How to choose the best host for your GitHub blog

Ionos Github
(Image credit: Ionos)

GitHub is an online hosting service for software development and version control. Owned by Microsoft, GitHub is now home to more than 372 million software projects. You can host a blog on GitHub, too. This article looks at the various ways you can host a blog using GitHub and the pros and cons of each. 

What is Git, and why would I use it?

Git is a free distributed version control system for computer files. Its primary use is to enable software developers to work collaboratively on software during development. Git keeps track of different code versions, with a complete history of code changes stored on every contributing developer’s computer. 

Using Git, it’s easier for developers to work in isolation on a project feature before merging the changes into the main code. It’s easy to revert to an older version of code if necessary. Developers can work remotely without being required to have access to the same shared network drive. Senior developers can perform code reviews before contributions from junior members are added to the main branch.

What is GitHub?

GitHub is a cloud-based hosting platform from Microsoft. It’s a web-based Git repository with millions of software projects in its library.

GitHub offers all the features of Git while adding features that make code collaboration easier. For instance, GitHub has project management, bug tracking, and support ticket management features. 

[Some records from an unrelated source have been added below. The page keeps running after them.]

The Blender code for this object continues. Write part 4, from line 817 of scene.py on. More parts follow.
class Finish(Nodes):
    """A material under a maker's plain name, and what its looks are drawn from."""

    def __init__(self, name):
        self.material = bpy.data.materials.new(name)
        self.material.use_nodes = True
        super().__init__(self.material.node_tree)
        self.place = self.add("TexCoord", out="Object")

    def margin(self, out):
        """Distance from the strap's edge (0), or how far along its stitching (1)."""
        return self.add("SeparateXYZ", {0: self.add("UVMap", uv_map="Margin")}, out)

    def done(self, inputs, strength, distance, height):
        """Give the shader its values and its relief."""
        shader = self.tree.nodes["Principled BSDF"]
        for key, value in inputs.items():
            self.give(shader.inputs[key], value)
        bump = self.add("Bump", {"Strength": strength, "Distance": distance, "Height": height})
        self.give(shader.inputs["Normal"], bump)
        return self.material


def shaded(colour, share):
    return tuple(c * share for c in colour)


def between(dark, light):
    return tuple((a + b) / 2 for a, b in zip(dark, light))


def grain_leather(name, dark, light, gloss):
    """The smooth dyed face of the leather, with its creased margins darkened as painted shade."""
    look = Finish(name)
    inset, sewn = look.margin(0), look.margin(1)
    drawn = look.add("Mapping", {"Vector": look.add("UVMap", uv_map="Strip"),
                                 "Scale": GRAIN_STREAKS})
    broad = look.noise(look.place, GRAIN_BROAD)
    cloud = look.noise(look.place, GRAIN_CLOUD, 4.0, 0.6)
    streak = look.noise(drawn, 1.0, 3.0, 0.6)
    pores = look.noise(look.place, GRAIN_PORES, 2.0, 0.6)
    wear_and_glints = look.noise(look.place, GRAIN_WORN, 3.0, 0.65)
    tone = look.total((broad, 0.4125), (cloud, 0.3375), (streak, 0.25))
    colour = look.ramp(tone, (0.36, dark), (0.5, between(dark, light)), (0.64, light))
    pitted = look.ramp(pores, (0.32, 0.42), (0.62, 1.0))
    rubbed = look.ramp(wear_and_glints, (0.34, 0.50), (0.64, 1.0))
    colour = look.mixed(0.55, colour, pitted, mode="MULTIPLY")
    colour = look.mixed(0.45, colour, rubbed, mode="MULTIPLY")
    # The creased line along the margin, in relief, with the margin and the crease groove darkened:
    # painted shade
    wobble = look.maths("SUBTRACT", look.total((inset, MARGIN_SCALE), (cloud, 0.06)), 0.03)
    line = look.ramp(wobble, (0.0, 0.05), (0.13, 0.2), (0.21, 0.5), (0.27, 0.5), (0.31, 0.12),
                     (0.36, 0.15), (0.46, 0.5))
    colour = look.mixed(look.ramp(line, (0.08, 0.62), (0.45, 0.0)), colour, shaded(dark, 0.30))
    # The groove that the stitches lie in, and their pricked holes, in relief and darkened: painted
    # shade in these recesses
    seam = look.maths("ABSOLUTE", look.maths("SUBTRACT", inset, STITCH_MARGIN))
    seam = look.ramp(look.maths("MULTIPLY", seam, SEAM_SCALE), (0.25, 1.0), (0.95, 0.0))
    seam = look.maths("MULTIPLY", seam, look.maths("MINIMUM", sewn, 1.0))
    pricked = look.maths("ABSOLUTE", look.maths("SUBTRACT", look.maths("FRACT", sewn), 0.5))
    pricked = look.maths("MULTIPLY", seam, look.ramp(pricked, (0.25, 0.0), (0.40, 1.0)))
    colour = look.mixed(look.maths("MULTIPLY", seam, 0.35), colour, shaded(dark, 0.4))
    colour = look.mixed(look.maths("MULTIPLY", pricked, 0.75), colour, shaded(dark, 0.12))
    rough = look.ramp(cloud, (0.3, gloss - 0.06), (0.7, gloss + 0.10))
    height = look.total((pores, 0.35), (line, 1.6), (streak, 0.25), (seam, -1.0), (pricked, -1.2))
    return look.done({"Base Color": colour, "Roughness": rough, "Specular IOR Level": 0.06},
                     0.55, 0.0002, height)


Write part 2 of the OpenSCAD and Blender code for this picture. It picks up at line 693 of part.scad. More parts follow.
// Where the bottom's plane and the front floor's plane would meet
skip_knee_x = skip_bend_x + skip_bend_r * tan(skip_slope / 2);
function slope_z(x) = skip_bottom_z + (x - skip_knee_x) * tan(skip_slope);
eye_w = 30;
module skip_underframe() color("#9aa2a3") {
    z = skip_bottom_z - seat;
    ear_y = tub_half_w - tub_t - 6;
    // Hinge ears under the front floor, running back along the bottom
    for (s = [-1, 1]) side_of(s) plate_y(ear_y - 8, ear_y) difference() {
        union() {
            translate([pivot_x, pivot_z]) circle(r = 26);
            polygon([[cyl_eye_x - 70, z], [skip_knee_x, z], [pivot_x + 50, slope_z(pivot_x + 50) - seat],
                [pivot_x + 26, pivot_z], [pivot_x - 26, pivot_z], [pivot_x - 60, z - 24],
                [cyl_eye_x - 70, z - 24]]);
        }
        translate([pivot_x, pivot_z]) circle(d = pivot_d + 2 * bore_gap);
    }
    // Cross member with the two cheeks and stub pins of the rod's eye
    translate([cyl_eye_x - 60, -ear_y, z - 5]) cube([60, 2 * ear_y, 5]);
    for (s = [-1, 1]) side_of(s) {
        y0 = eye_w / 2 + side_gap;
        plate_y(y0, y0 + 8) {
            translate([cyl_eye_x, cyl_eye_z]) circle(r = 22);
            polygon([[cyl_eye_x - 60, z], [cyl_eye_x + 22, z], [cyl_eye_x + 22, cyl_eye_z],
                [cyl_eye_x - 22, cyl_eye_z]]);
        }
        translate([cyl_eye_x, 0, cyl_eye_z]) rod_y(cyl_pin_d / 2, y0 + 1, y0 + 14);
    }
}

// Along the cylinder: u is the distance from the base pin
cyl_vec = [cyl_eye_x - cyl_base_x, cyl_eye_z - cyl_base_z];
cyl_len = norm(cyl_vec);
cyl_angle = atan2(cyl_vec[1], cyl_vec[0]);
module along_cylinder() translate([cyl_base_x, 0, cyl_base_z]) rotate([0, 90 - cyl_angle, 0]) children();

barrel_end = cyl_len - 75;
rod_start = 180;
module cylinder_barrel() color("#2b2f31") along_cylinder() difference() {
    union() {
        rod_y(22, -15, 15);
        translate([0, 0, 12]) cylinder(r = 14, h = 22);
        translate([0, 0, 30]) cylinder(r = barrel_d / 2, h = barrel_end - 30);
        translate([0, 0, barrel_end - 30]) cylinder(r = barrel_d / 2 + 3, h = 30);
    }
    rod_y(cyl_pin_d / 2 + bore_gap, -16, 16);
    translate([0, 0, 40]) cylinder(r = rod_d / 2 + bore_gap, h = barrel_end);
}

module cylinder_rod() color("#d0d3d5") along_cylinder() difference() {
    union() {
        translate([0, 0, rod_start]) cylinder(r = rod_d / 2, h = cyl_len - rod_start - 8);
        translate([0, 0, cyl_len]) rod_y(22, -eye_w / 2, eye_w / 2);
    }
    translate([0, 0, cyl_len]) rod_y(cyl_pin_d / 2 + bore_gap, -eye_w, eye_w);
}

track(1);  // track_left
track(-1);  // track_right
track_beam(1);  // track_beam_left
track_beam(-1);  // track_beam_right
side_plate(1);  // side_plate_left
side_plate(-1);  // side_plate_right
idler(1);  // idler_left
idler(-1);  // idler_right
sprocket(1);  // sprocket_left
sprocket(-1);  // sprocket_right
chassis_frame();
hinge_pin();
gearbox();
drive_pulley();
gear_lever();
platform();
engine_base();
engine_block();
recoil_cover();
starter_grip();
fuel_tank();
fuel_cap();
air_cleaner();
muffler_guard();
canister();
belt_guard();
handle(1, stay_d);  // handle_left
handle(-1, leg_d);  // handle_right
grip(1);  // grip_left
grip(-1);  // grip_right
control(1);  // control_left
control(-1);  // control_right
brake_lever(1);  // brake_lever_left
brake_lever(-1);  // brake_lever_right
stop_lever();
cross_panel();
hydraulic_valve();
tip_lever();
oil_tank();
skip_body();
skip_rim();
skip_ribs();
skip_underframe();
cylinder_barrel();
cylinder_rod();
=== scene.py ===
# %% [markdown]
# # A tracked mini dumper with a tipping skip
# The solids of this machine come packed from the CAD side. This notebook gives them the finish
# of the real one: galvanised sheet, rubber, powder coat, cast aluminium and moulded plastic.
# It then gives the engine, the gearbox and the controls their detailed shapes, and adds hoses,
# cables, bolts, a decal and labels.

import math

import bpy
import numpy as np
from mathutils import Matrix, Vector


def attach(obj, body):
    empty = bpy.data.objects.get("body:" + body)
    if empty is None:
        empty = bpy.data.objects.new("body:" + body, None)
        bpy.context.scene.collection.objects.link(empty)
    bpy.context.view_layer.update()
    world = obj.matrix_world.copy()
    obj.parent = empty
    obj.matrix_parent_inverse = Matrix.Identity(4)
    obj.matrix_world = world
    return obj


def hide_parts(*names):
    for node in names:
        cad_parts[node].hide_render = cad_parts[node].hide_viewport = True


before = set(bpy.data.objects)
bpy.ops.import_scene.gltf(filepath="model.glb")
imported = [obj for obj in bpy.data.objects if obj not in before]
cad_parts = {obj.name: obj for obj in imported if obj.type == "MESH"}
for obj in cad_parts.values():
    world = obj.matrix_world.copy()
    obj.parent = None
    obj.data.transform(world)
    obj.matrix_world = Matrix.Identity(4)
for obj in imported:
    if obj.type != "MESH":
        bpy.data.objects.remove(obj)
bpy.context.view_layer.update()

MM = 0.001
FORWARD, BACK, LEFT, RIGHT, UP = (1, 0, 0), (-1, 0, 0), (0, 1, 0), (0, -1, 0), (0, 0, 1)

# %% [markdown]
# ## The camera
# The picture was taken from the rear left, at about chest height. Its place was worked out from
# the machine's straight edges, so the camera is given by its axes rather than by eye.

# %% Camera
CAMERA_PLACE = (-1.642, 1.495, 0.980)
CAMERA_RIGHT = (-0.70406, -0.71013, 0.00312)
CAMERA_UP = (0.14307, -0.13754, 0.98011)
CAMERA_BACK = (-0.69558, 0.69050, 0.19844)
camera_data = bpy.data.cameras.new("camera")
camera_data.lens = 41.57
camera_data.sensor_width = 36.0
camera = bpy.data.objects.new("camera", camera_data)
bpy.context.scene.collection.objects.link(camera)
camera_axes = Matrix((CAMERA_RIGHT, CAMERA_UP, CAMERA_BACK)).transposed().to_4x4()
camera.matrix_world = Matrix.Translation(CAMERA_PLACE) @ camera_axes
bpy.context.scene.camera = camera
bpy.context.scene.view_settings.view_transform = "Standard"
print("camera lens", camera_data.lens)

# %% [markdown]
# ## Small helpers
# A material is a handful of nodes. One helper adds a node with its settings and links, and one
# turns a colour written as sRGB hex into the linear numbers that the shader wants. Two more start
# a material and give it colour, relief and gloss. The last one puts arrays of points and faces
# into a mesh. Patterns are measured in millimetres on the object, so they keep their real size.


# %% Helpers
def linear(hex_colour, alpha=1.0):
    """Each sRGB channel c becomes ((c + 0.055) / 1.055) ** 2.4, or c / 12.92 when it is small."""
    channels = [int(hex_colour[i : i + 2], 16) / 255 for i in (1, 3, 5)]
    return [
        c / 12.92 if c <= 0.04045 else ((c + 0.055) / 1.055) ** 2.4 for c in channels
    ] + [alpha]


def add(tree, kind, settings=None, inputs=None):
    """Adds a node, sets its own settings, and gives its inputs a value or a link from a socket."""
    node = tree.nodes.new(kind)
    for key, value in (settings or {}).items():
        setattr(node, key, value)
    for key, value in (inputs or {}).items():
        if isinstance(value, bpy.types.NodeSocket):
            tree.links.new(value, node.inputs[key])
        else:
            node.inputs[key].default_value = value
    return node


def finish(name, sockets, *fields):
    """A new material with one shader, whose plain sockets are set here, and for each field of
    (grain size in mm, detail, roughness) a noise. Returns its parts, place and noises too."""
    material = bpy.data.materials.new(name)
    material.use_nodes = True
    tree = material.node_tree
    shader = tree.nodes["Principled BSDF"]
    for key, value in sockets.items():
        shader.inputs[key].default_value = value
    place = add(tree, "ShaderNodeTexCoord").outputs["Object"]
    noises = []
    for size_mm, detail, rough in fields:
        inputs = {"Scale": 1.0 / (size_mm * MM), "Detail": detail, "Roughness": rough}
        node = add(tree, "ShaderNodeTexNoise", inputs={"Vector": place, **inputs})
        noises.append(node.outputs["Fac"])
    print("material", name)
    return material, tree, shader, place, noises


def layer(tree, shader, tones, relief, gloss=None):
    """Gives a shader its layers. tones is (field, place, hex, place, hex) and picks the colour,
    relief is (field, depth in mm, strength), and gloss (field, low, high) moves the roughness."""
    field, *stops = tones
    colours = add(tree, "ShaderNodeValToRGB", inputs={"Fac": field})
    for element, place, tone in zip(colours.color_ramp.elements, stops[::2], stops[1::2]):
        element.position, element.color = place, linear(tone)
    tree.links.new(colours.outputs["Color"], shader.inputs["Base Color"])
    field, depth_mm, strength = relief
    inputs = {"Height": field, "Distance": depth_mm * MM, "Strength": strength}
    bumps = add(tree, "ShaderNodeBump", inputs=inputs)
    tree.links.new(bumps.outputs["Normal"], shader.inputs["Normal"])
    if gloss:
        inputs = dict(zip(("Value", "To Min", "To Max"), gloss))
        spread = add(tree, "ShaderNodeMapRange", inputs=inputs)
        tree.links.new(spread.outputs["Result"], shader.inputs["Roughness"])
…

Code on GitHub can be made public, so any developer worldwide can contribute to your code or make a copy. GitHub offers a code editor and code search tools, and you can get GitHub notifications on the activities you’re subscribed to.

How do I add a blog on GitHub?

GitHub has a site hosting service called GitHub Pages. You can create GitHub Pages for a particular project, user, or organization. Site files are stored on GitHub’s servers, and people can access the site at (e.g. If you own your own domain name, you can point it to your GitHub Pages blog so people can find your blog that way.

You can quickly build a website using a code generator. Frameworks like Hugo, Jekyll, Gatsby, and Gridsome can be used to create blogs in a matter of minutes with just a few lines of written code. 

Alternative hosting for GitHub blogs

Most GitHub blogs are hosted on GitHub servers, but you can choose to host your GitHub blog with another provider. If you have a web server with support for Git, you can make a copy of your GitHub repository to it using the clone command. It's important to know though that many web frameworks such as static site generators require the execution of build steps to turn repo files into website files that should then be published on the server. 

As such, many repo files do not necessarily belong on a web server. Depending on your web host, you may need to make additional changes to configuration files.

Some website hosting services make this process easier by offering deployment tools. For example, with Deploy Now by IONOS, you can develop your site on GitHub and, when ready, deploy your changes to the third-party hosting provider at a click of a button. 

GitHub Pages have limitations

Using GitHub Pages is undoubtedly the easiest way to publish a GitHub blog, and it’s free to boot. But there are several limitations to the service that may make you decide to host your GitHub blog elsewhere.

First, you are not allowed to use GitHub Pages as a free web hosting service for running a commercial business. This includes any ecommerce site offering commercial Software as a Service (SaaS). GitHub Pages shouldn’t be used to send passwords or credit card numbers.

GitHub Pages limits you to 1GB of storage space, and there’s a soft 100GB limit on bandwidth per month. If you receive more than 100GB of traffic in a month, your service may be limited, or you may be asked to move your site to a different hosting service.

GitHub Pages sites are also static, as opposed to dynamic. Static websites are always quite basic because they can’t use any clever backend programming languages such as PHP or ASP. Therefore, GitHub Pages are usually quite simple in scope.

Self-hosting a GitHub blog can remove all these limitations. Keeping your site on your own server allows you to use all the project management and source control features of GitHub yet deploy a more complex site. As long as you choose the right hosting provider, you can have unlimited bandwidth and offer a commercial service.

Self-hosting a GitHub blog requires more setup than using GitHub Pages, and you may need to install additional software and configure your server to get it working. A web host that offers deployment tools for GitHub sites can simplify this process.

If you find GitHub Pages too limiting, consider alternative platforms for your blog. Website builders have robust blogging tools, and big hitters like WordPress have excellent collaboration features so multiple people can work on your blog simultaneously.

GitHub Pages is often suggested as a blogging solution because it's free, and you can make excellent use of it for static support documents for your GitHub projects. But free website builders and free website hosting also exist, so don’t get bogged down on using GitHub Pages if it doesn’t fit your needs.


GitHub is an excellent cloud-based platform for software development. It’s mainly used to make collaborative software development more manageable and less prone to error. 

You can post a blog for free on GitHub using GitHub Pages, but there are several limitations to the free service. 

Self-hosting your GitHub blog is an alternative strategy that removes these limitations but requires more initial setup. Some third-party solutions, such as Deploy Now from IONOS, make it quicker and easier to deploy a GitHub blog to another hosting space.